How often should I review what I’m measuring?
Great question! Too often support centers fall into the trap of defining measures one time and never conducting any formal reviews of those measures. Meanwhile, the business that you’re supporting is constantly changing and evolving. To be a progressive and valued support center, it is important that the services that you are delivering are in-sync with the ever-evolving needs of the business. To ensure that your support center is part of, and not omitted from, the natural evolution of your business, it is imperative to regularly and periodically review what you’re measuring. Here are some recommendations for the frequency of reviewing your measures:
- Monthly. If you are a support center leader, monthly reviews of your measures are a must. Look for trends (both positive and negative) in your metrics and understand what is causing the trend. If you’re seeing some negative trends, work to identify and correct the issues causing the poor performance. If you’re seeing positive trends, share the good news with all of your stakeholdersyour team, your boss, and your customers! What a great way to market the successes of your support center!

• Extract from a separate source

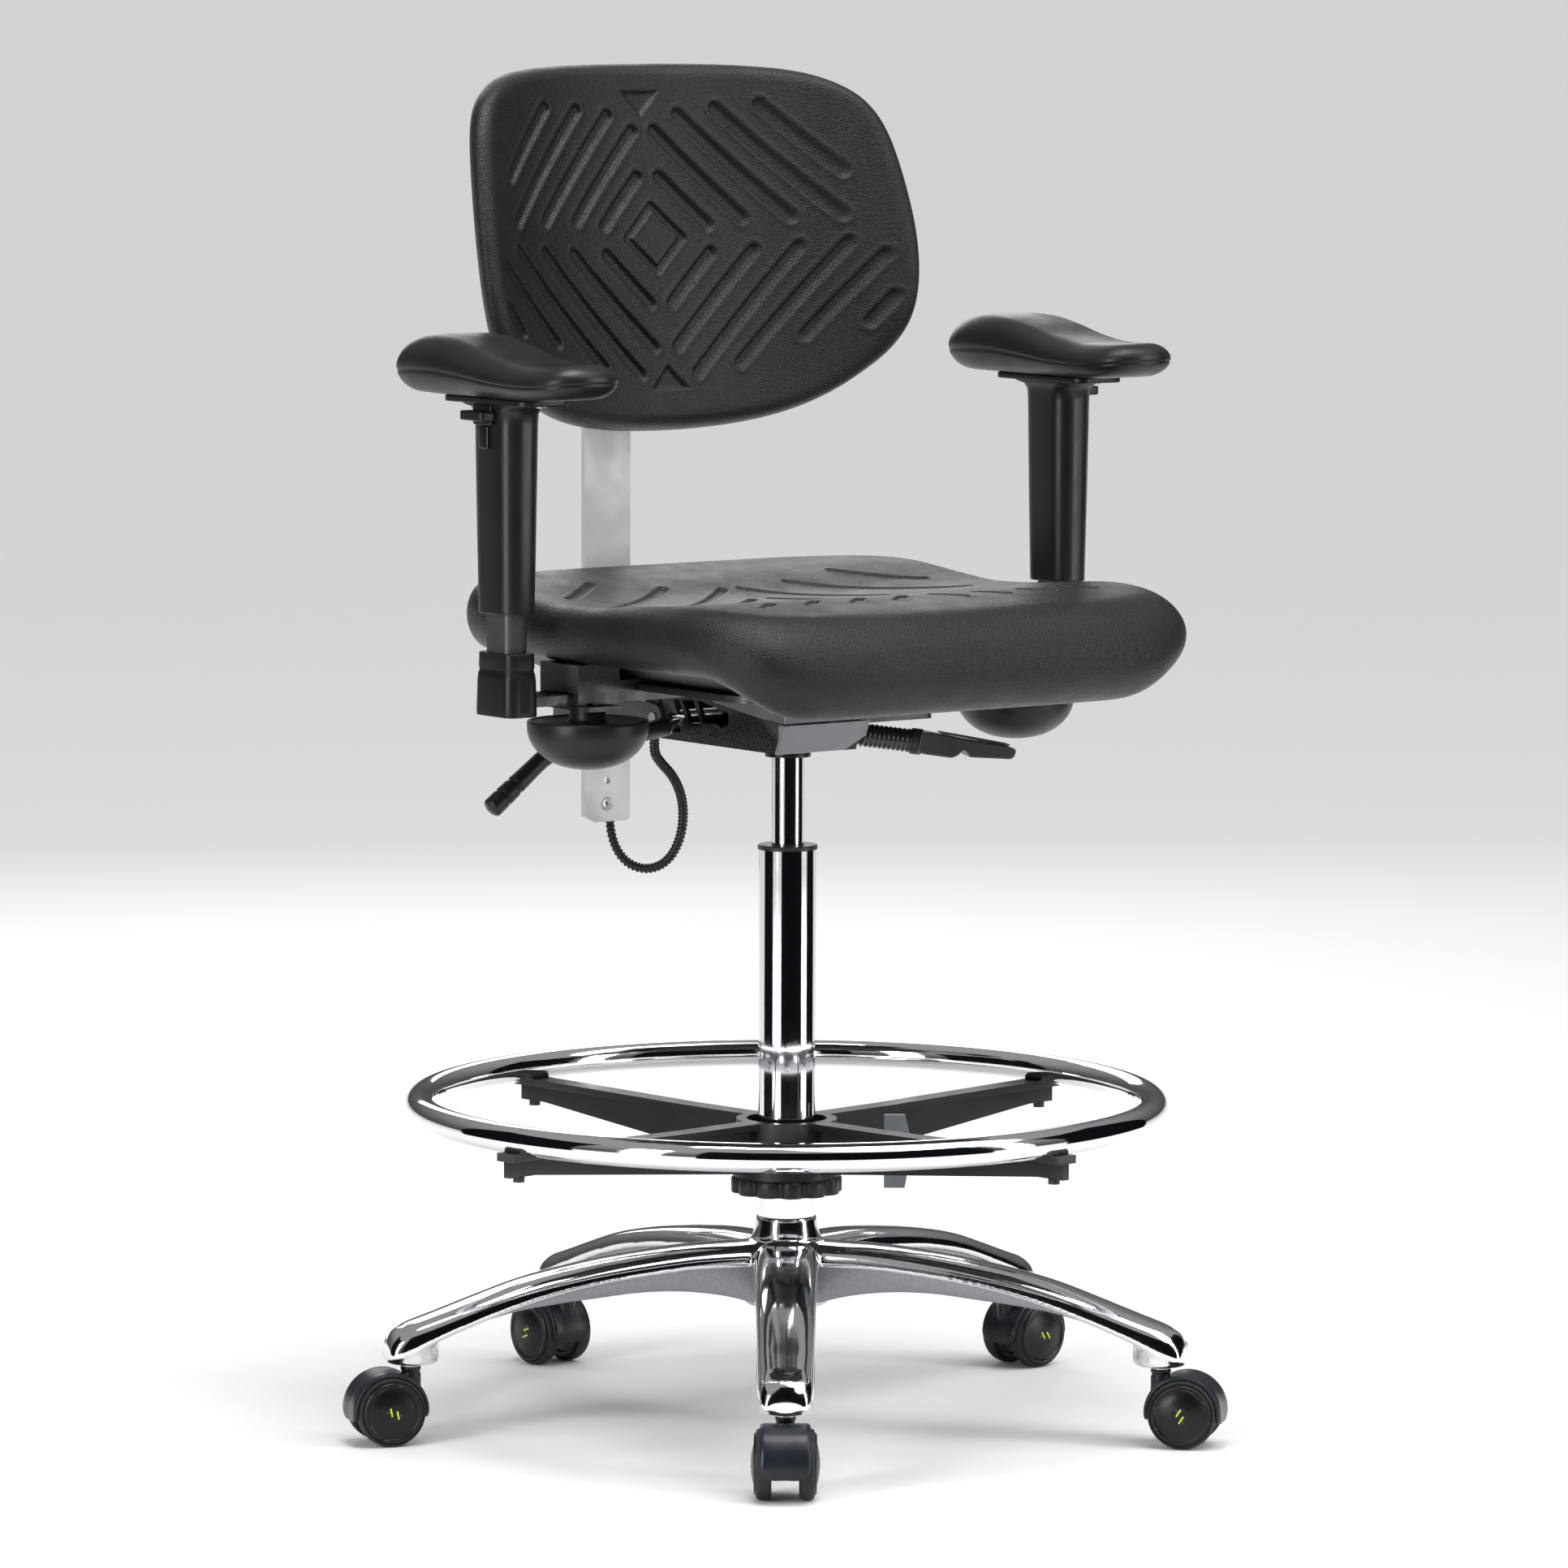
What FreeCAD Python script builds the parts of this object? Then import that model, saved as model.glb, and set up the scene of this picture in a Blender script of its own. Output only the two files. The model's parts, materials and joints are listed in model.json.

- Periodic customer reviews. Setup some regular customer review meetings or focus groups to share your measures and reports and ask for feedback. Are the measures and reports meaningful and relevant? What measures and reports would they like to see, but you are currently not providing? What other measures could you provide that might be useful to customers?
- Annually. Has anything changed about your business mission, vision, and goals? Does your support center have updated goals and objectives? Are the measures you are capturing the right measures that enable you to derive the right metrics that demonstrate that you are actively supporting those goals and objectives? Do you have new customers, and if so, do they have new or different requirements? By doing annual reviews of your measures and comparing what you’re measuring with company and departmental mission, vision, and goals, you will ensure that your support center stays in-sync with the natural organizational changes that occur within your business and IT organization.